On Monday, The New York Times published its first augmented reality feature. The article, written by John Branch, includes four AR moments and is a preview of the Winter Olympics in Pyeongchang, South Korea.

Readers are able to meet world-class Olympic competitors — the figure skater Nathan Chen, the big-air snowboarder Anna Gasser, the short-track speed skater J.R. Celski and the hockey goalie Alex Rigsby — midperformance. Through your phone, the room around you looks just as it is, except the athlete is in it with you.

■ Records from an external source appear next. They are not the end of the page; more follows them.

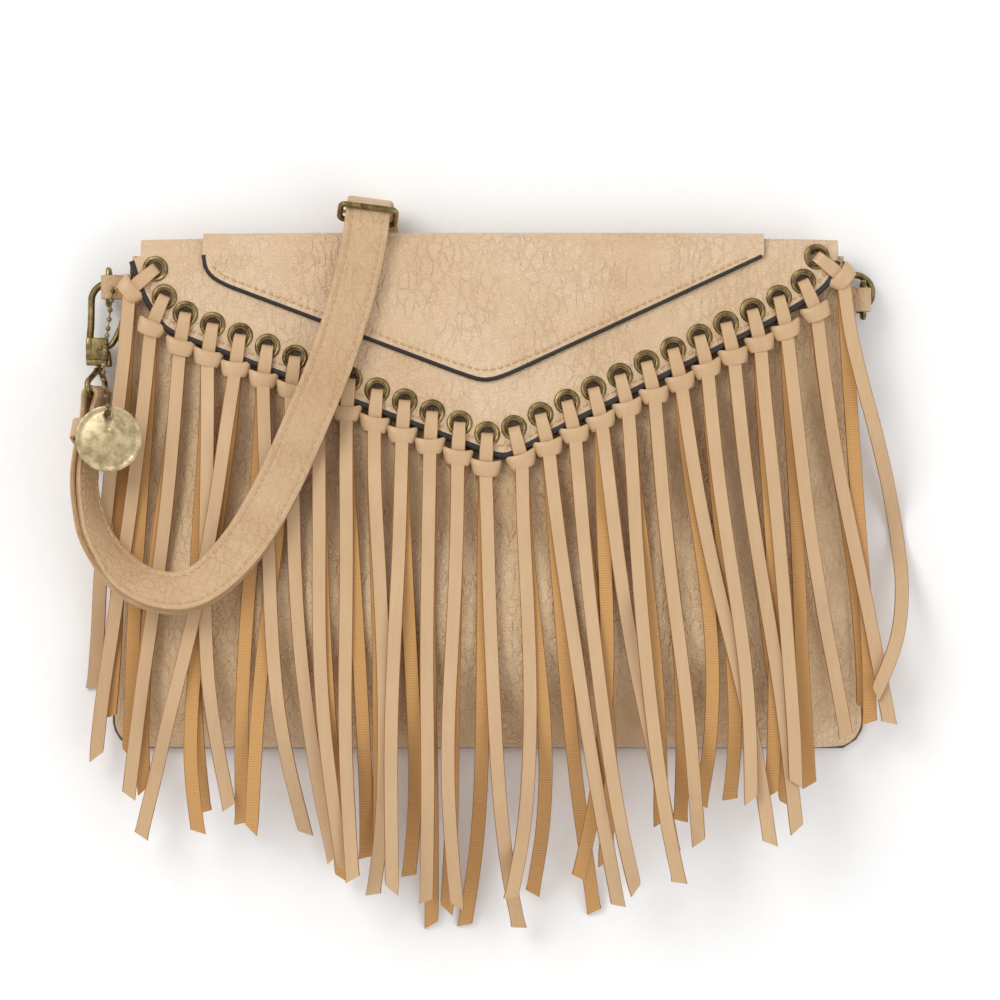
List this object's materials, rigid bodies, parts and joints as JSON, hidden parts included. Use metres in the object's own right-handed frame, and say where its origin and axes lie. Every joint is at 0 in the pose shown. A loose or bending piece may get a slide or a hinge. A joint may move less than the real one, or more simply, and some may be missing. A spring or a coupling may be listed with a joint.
{
  "type": "fringed shoulder bag",
  "caption": "Small shoulder bag with a pointed snap flap edged with eyelets and long knotted laces, a doubled strap on swivel hooks and a round charm.",
  "frame": {"origin": "centre of the flat part of the back panel, on the surface the bag lies on", "axes": "+X along the bag to the viewer's right, +Y from its bottom edge to its top fold, +Z out of its front"},
  "size_m": [0.3112, 0.2724, 0.0504],
  "materials": {
    "pebbled_leather": "fine pebbled grain, tan",
    "lace": "smooth tan face, ribbed suede back",
    "lining_cloth": "woven, matt",
    "antique_brass": "antiqued, satin"
  },
  "bodies": {
    "root": {"back_panel": "pebbled_leather", "ball_chain": "antique_brass", "charm": "antique_brass", "flap": "pebbled_leather", "flap_yoke": "pebbled_leather", "front_panel": "pebbled_leather", "lace_01": "lace", "lace_02": "lace", "lace_03": "lace", "lace_04": "lace", "lace_05": "lace", "lace_06": "lace", "lace_07": "lace", "lace_08": "lace", "lace_09": "lace", "lace_10": "lace", "lace_11": "lace", "lace_12": "lace", "lace_13": "lace", "lace_14": "lace", "lace_15": "lace", "lace_16": "lace", "lace_17": "lace", "lace_18": "lace", "lace_19": "lace", "lace_20": "lace", "lace_21": "lace", "lace_22": "lace", "lace_23": "lace", "lace_24": "lace", "lace_25": "lace", "lace_26": "lace", "lace_27": "lace", "left_ring_tab": "pebbled_leather", "left_swivel_eye": "antique_brass", "lining": "lining_cloth", "right_ring_tab": "pebbled_leather", "right_swivel_eye": "antique_brass", "slider": "antique_brass", "snap_button": "antique_brass", "snap_socket": "antique_brass", "strap": "pebbled_leather", "strap_keeper": "pebbled_leather"},
    "left_hook": {"left_hook_body": "antique_brass"},
    "left_gate": {"left_hook_gate": "antique_brass"},
    "left_ring": {"left_d_ring": "antique_brass"},
    "right_hook": {"right_hook_body": "antique_brass"},
    "right_gate": {"right_hook_gate": "antique_brass"},
    "right_ring": {"right_d_ring": "antique_brass"}
  },
  "joints": [
    {"name": "left_hook_turn", "type": "hinge", "parent": "root", "child": "left_hook", "pos_m": [-0.1449, 0.0997, 0.0095], "axis": [0, 1, 0], "range_deg": [-3, 10]},
    {"name": "left_gate_open", "type": "hinge", "parent": "left_hook", "child": "left_gate", "pos_m": [-0.1441, 0.105, 0.0095], "axis": [0, 0, 1], "range_deg": [0, 12], "stiffness_Nm_per_rad": 0.005, "springref_deg": -20.05},
    {"name": "left_ring_swing", "type": "hinge", "parent": "root", "child": "left_ring", "pos_m": [-0.141, 0.1275, 0.0145], "axis": [0, 1, 0], "range_deg": [-10, 10]},
    {"name": "right_hook_turn", "type": "hinge", "parent": "root", "child": "right_hook", "pos_m": [0.11332, 0.12565, 0.0054], "axis": [0.9848, 0.1736, 0], "range_deg": [-8, 1]},
    {"name": "right_gate_open", "type": "hinge", "parent": "right_hook", "child": "right_gate", "pos_m": [0.11868, 0.12578, 0.0054], "axis": [0, 0, 1], "range_deg": [0, 12], "stiffness_Nm_per_rad": 0.005, "springref_deg": -20.05},
    {"name": "right_ring_swing", "type": "hinge", "parent": "root", "child": "right_ring", "pos_m": [0.1395, 0.1229, 0.0127], "axis": [0, 1, 0], "range_deg": [0, 4]}
  ]
}
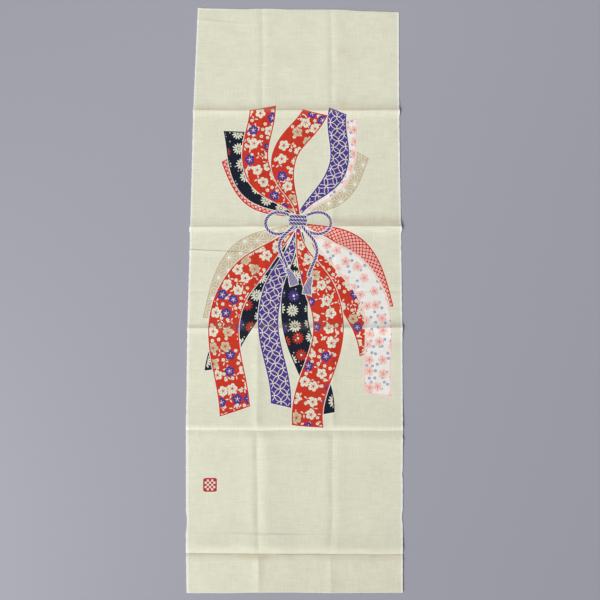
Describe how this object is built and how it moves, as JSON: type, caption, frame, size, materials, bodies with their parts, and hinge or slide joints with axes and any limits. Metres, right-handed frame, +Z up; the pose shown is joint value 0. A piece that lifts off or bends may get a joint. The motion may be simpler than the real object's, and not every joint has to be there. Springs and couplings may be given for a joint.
{
  "type": "tenugui towel",
  "caption": "Narrow cotton hand towel with a dyed pattern, opened flat, with the creases of its folds across it and along it.",
  "frame": {"origin": "on the surface that the towel lies on, under the middle of its box", "axes": "+Z up from the surface, +Y along the towel towards its far cut end, +X across it to the right"},
  "size_m": [0.3368, 0.9214, 0.0049],
  "materials": {
    "cotton": "plain-weave cotton, matt, undyed cream ground with a dyed pattern"
  },
  "bodies": {
    "root": {"cloth": "cotton"}
  },
  "joints": []
}
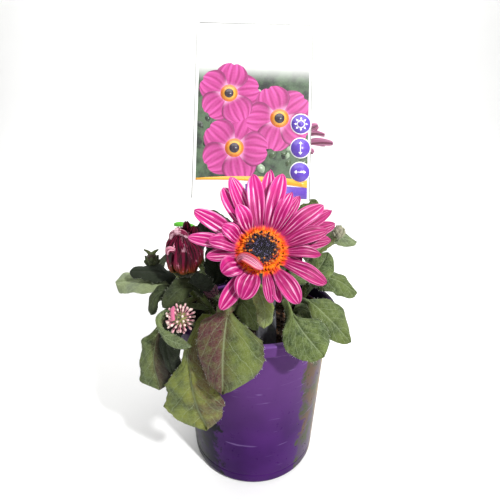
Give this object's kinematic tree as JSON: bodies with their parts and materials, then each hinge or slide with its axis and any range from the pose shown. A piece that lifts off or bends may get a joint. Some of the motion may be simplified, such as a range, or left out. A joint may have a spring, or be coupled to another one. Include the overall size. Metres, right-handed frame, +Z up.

Augmented reality allows us to bridge the digital and physical worlds; graphical elements can be superimposed on your immediate environment. The Olympics project — a major collaboration among the newsroom, design and product staffs that I led, as The Times’s director of immersive platforms — demonstrates one of AR’s richest benefits: deepening the explanatory value of visual journalism. Scale, for example, is incredibly difficult to represent on your phone screen. By conjuring athletes as if they were in the room, scale is conveyed by the context of your surroundings.

Another advantage is the mode of interaction we provide. Instead of the abstractions of pinch-to-zoom or swipe or click, we simply ask readers to treat the graphic as a physical object. If you want to see the form from another angle, you simply walk around to that area. If you want to see something up close, simply lean in to that spot. News becomes something you can see, literally, from all sides.